From the first line of the data below, repeat each line exactly until you reach the line with "lid_panel_t = 6; // [4:0.5:6.5]"; include that line too.

○ ○ ○ ○

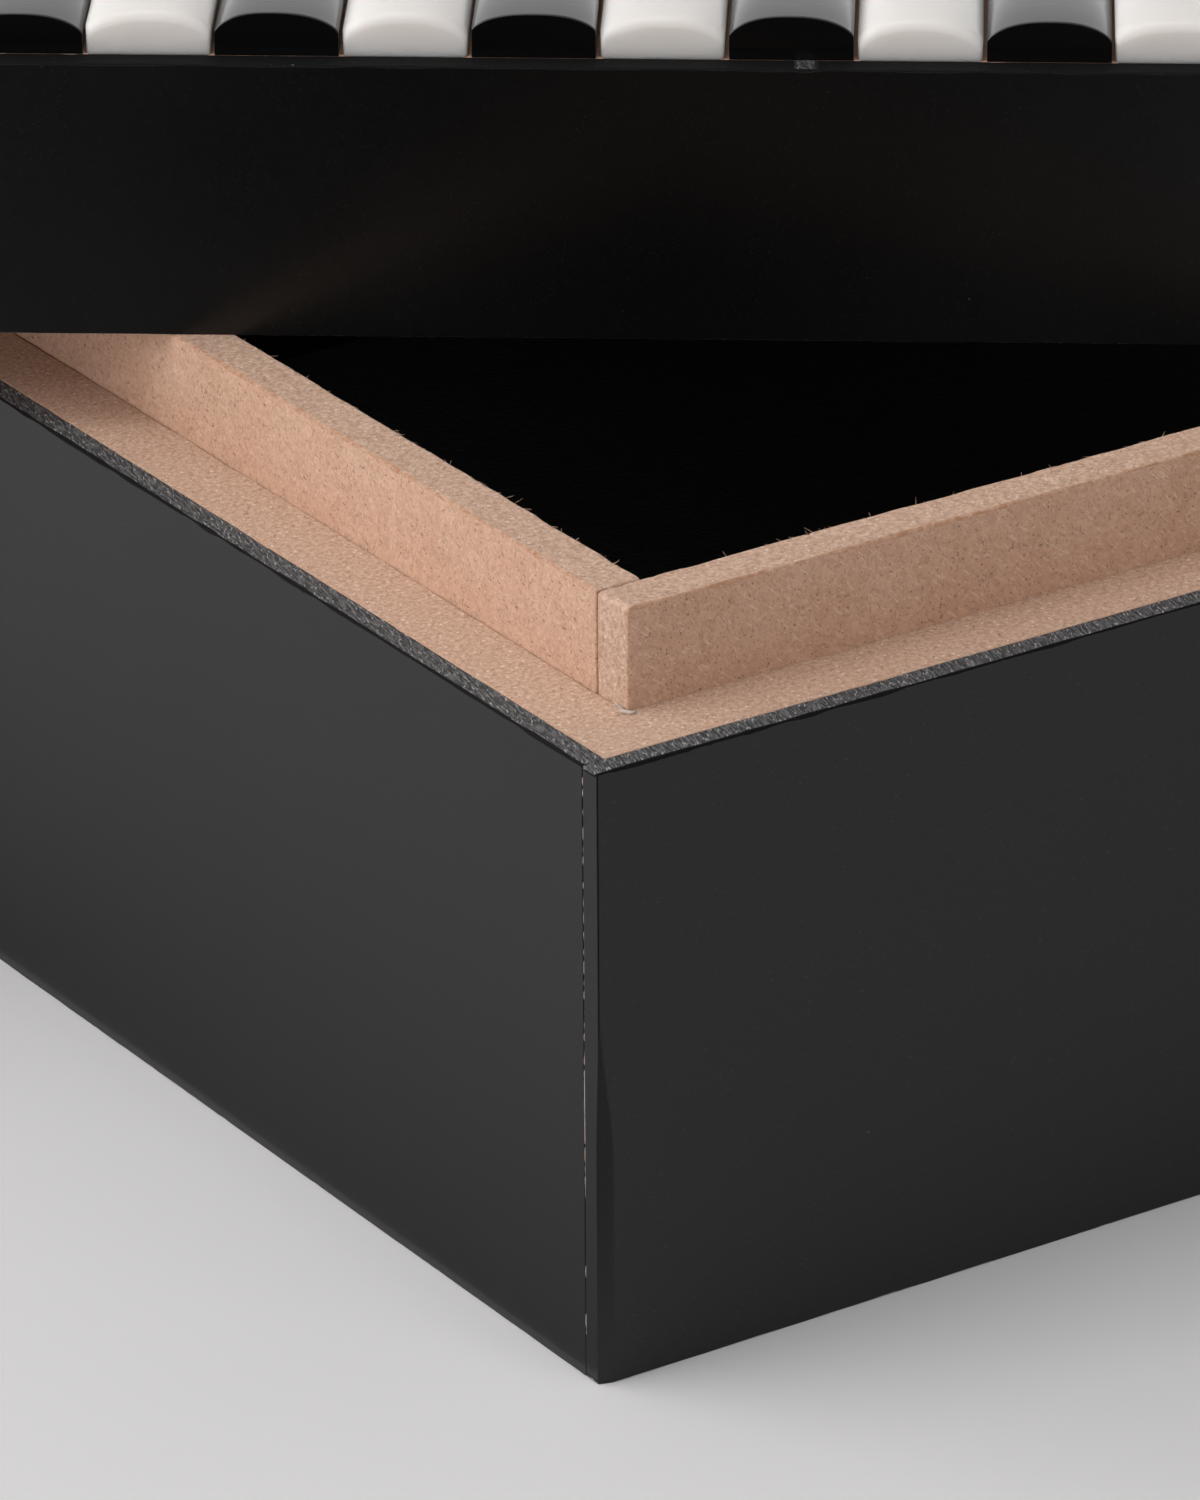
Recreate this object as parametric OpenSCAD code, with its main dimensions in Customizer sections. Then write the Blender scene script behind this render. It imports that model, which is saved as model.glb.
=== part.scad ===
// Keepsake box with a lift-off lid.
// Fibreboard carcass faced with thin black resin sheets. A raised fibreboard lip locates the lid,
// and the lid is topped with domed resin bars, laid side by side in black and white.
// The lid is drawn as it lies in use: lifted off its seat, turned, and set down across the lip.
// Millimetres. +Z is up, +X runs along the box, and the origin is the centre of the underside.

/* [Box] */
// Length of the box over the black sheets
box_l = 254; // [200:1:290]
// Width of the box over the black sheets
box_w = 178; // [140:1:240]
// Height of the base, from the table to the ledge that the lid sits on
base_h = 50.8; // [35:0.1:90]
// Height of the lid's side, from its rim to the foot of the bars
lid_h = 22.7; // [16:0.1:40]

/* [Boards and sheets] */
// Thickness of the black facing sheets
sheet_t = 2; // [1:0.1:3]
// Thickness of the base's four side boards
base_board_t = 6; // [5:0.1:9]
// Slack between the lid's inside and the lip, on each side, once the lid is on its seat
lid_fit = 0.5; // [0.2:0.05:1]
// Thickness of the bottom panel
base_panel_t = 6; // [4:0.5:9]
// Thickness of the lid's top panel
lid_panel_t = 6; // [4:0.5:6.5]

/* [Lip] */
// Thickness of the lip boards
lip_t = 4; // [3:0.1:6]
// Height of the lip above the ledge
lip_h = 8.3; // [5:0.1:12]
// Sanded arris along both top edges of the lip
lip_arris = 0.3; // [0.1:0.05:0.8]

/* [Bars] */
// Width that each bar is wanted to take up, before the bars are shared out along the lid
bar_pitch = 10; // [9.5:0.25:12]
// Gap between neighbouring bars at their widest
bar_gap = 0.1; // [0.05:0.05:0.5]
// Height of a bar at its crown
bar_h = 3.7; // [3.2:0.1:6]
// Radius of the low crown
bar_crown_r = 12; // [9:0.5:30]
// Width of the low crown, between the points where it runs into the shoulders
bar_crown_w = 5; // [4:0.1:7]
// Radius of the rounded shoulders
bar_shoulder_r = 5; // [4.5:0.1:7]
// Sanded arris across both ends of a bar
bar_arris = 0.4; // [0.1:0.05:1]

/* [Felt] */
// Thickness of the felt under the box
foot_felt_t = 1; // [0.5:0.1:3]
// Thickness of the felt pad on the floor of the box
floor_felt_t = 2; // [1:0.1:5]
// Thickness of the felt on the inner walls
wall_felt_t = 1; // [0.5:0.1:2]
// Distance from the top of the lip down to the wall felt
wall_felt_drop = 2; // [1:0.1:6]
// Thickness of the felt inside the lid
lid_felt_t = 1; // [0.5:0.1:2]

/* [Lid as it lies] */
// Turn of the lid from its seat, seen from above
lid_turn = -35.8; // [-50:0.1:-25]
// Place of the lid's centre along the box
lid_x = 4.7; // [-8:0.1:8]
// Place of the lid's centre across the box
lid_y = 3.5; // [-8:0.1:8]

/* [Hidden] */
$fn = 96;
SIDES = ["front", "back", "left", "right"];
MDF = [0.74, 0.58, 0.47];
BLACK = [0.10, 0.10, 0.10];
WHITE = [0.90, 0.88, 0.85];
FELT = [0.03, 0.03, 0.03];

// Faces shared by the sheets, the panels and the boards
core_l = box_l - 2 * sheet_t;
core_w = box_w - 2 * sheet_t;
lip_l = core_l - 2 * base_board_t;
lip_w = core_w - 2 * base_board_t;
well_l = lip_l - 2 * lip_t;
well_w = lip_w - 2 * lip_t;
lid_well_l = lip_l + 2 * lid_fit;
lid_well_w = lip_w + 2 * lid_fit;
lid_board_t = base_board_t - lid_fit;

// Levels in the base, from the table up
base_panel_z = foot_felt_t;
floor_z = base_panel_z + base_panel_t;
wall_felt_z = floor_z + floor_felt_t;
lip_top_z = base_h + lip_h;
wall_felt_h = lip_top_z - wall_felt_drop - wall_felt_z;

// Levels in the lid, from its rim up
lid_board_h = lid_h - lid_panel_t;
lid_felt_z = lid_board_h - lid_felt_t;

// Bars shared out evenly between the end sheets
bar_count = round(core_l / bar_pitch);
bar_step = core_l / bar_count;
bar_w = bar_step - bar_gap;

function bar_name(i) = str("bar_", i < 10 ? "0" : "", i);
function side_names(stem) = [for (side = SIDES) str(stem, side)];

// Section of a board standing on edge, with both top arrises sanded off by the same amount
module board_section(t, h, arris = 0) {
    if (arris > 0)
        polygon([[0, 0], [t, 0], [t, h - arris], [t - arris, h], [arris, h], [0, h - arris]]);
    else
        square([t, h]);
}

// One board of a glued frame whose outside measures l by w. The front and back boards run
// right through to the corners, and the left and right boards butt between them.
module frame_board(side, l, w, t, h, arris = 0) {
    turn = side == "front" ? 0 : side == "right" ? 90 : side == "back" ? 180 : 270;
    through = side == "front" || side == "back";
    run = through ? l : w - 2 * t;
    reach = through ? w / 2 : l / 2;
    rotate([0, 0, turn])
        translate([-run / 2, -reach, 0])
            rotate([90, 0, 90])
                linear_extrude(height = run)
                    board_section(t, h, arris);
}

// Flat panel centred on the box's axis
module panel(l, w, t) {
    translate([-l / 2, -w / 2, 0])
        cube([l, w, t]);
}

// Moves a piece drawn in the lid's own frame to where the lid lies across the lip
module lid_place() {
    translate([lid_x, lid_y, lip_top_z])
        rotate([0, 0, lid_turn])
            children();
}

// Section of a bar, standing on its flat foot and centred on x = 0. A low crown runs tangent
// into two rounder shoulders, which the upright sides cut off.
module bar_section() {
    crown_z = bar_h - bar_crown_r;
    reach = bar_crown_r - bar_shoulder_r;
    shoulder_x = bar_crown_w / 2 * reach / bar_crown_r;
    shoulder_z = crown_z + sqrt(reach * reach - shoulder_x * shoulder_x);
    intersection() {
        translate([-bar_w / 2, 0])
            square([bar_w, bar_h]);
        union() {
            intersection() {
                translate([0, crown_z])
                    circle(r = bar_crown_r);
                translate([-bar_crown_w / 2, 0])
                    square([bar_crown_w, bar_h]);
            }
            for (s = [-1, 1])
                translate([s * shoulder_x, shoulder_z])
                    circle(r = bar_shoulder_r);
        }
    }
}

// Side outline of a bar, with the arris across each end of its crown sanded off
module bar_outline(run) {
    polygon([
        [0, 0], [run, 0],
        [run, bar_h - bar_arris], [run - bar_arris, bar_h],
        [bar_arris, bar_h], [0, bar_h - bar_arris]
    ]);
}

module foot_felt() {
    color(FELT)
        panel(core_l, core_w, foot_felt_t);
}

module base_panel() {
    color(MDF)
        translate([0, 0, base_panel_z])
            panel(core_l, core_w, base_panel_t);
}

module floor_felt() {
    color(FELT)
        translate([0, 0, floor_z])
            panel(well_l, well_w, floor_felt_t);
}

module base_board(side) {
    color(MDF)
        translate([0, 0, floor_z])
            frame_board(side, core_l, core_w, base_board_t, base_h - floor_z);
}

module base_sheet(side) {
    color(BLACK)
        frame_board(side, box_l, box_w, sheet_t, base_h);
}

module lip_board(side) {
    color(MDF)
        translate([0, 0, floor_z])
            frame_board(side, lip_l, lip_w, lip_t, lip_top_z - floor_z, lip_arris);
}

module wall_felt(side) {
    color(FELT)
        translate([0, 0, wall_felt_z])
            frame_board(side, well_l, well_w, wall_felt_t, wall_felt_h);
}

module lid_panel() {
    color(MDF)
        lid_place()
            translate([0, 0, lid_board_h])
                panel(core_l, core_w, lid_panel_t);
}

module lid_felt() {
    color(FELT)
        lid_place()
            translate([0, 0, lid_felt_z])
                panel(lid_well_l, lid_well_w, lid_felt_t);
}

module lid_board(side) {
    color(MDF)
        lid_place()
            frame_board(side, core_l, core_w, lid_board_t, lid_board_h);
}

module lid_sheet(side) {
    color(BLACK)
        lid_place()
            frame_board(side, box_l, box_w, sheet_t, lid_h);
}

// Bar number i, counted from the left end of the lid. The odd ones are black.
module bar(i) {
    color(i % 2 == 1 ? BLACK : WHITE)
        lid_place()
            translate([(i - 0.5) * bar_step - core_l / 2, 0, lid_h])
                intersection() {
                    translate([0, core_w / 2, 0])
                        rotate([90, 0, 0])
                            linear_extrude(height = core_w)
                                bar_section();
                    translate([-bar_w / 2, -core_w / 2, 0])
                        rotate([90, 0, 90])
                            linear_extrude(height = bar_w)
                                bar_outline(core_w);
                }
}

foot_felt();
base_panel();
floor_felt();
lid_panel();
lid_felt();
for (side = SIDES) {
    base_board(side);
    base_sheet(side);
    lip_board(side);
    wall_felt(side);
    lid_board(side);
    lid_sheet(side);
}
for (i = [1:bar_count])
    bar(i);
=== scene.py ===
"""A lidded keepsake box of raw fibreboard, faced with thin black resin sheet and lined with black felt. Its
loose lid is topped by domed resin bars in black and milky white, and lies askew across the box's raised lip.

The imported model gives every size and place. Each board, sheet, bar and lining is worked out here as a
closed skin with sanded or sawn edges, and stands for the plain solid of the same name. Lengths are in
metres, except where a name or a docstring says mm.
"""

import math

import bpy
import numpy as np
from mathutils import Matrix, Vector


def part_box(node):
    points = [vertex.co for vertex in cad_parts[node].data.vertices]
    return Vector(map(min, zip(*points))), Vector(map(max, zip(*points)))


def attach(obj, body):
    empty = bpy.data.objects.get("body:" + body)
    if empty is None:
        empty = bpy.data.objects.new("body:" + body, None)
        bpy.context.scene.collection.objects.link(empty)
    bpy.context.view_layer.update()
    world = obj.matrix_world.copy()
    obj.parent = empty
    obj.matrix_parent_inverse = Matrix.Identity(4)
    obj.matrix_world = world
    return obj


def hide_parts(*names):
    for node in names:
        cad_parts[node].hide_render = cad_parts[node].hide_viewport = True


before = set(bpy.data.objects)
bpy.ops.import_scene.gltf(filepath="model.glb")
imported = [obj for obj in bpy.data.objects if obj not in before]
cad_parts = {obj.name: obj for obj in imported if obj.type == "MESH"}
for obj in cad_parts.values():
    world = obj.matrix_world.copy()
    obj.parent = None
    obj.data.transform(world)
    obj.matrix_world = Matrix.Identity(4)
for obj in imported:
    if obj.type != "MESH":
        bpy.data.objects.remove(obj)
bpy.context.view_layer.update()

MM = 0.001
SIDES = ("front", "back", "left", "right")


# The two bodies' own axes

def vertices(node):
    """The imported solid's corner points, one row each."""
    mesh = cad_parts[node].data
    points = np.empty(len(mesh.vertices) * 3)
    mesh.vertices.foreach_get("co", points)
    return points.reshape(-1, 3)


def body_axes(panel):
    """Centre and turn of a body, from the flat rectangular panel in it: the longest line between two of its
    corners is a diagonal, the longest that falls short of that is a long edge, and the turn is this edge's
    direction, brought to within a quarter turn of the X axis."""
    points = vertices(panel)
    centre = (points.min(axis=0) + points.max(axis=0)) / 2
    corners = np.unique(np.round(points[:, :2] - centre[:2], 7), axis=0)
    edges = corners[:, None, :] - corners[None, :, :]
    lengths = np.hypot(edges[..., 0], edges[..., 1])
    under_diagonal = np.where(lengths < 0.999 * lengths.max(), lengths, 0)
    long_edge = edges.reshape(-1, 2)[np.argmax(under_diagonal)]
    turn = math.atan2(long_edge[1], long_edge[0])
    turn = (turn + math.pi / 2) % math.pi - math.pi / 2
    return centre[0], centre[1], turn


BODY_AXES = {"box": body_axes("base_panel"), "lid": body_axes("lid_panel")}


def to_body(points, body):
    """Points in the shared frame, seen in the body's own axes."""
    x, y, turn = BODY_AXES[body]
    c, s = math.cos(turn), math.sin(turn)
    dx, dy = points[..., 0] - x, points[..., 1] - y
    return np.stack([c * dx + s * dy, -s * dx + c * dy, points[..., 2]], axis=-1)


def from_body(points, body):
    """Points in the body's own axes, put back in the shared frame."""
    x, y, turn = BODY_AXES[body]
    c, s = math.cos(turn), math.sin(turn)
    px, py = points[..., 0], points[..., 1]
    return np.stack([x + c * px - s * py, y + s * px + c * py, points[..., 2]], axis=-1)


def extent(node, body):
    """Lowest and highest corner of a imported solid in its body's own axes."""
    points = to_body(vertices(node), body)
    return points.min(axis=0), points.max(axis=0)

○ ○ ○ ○

*Answer in full*.
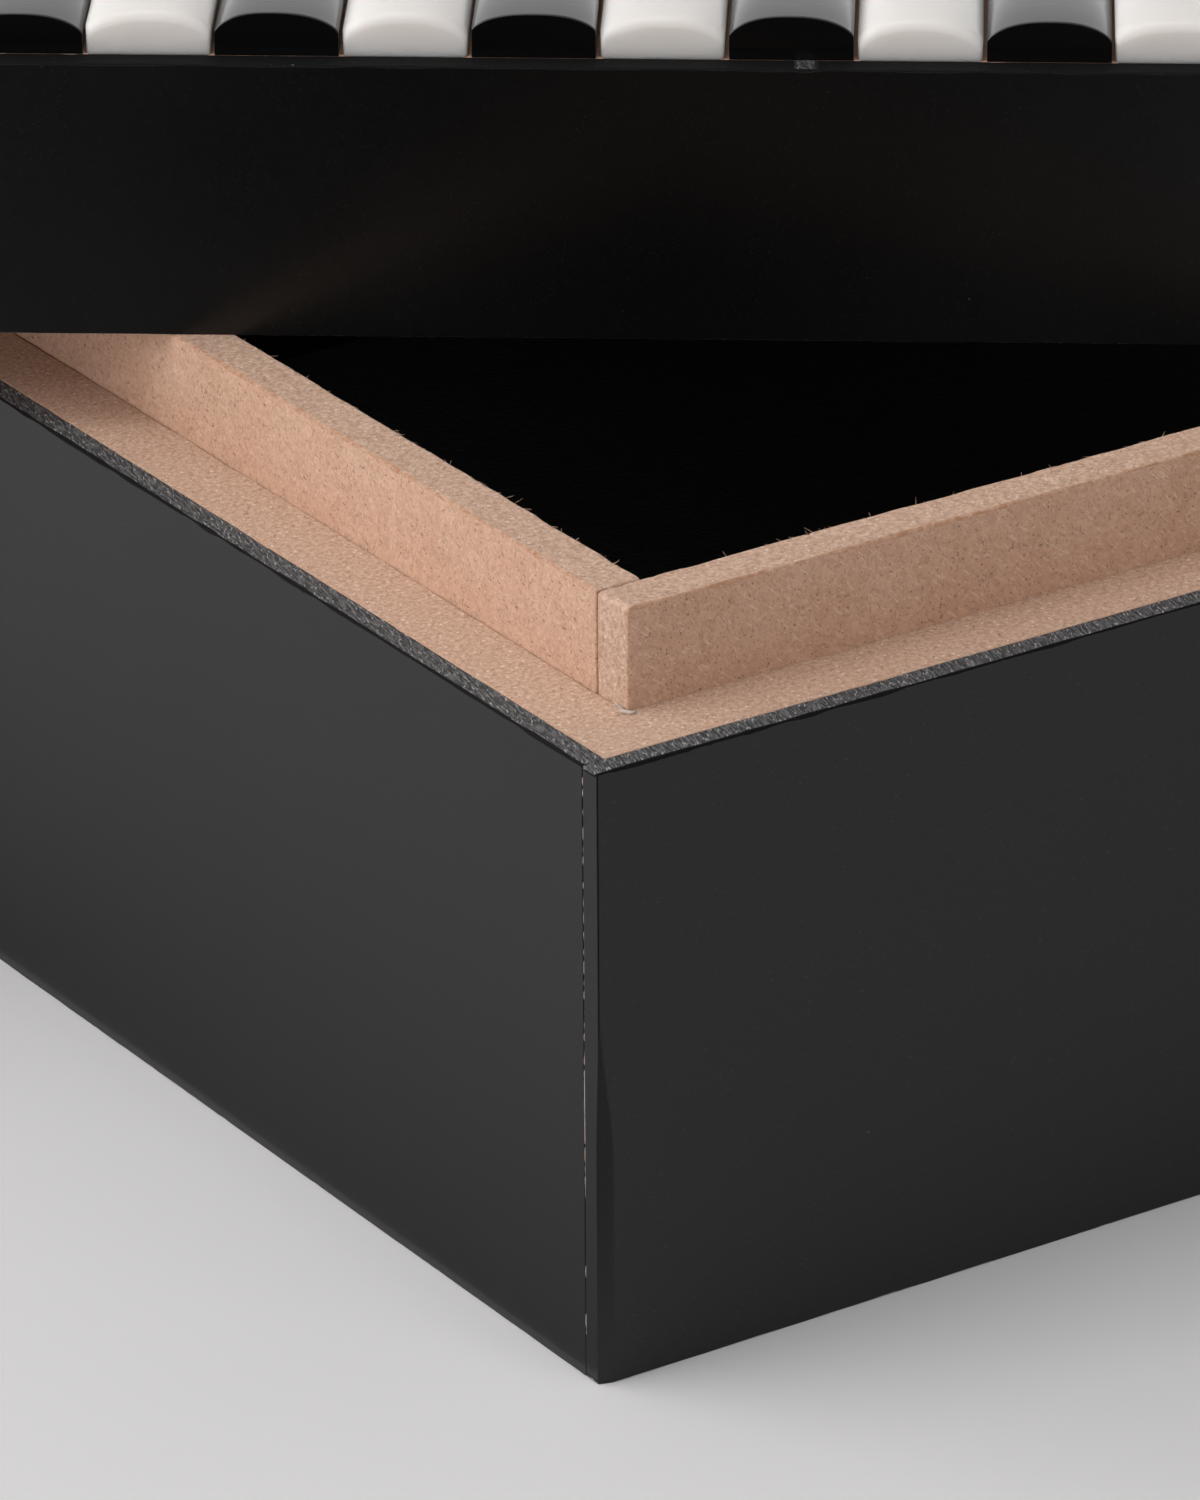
Recreate this object as parametric OpenSCAD code, with its main dimensions in Customizer sections. Then write the Blender scene script behind this render. It imports that model, which is saved as model.glb.
=== part.scad ===
// Keepsake box with a lift-off lid.
// Fibreboard carcass faced with thin black resin sheets. A raised fibreboard lip locates the lid,
// and the lid is topped with domed resin bars, laid side by side in black and white.
// The lid is drawn as it lies in use: lifted off its seat, turned, and set down across the lip.
// Millimetres. +Z is up, +X runs along the box, and the origin is the centre of the underside.

/* [Box] */
// Length of the box over the black sheets
box_l = 254; // [200:1:290]
// Width of the box over the black sheets
box_w = 178; // [140:1:240]
// Height of the base, from the table to the ledge that the lid sits on
base_h = 50.8; // [35:0.1:90]
// Height of the lid's side, from its rim to the foot of the bars
lid_h = 22.7; // [16:0.1:40]

/* [Boards and sheets] */
// Thickness of the black facing sheets
sheet_t = 2; // [1:0.1:3]
// Thickness of the base's four side boards
base_board_t = 6; // [5:0.1:9]
// Slack between the lid's inside and the lip, on each side, once the lid is on its seat
lid_fit = 0.5; // [0.2:0.05:1]
// Thickness of the bottom panel
base_panel_t = 6; // [4:0.5:9]
// Thickness of the lid's top panel
lid_panel_t = 6; // [4:0.5:6.5]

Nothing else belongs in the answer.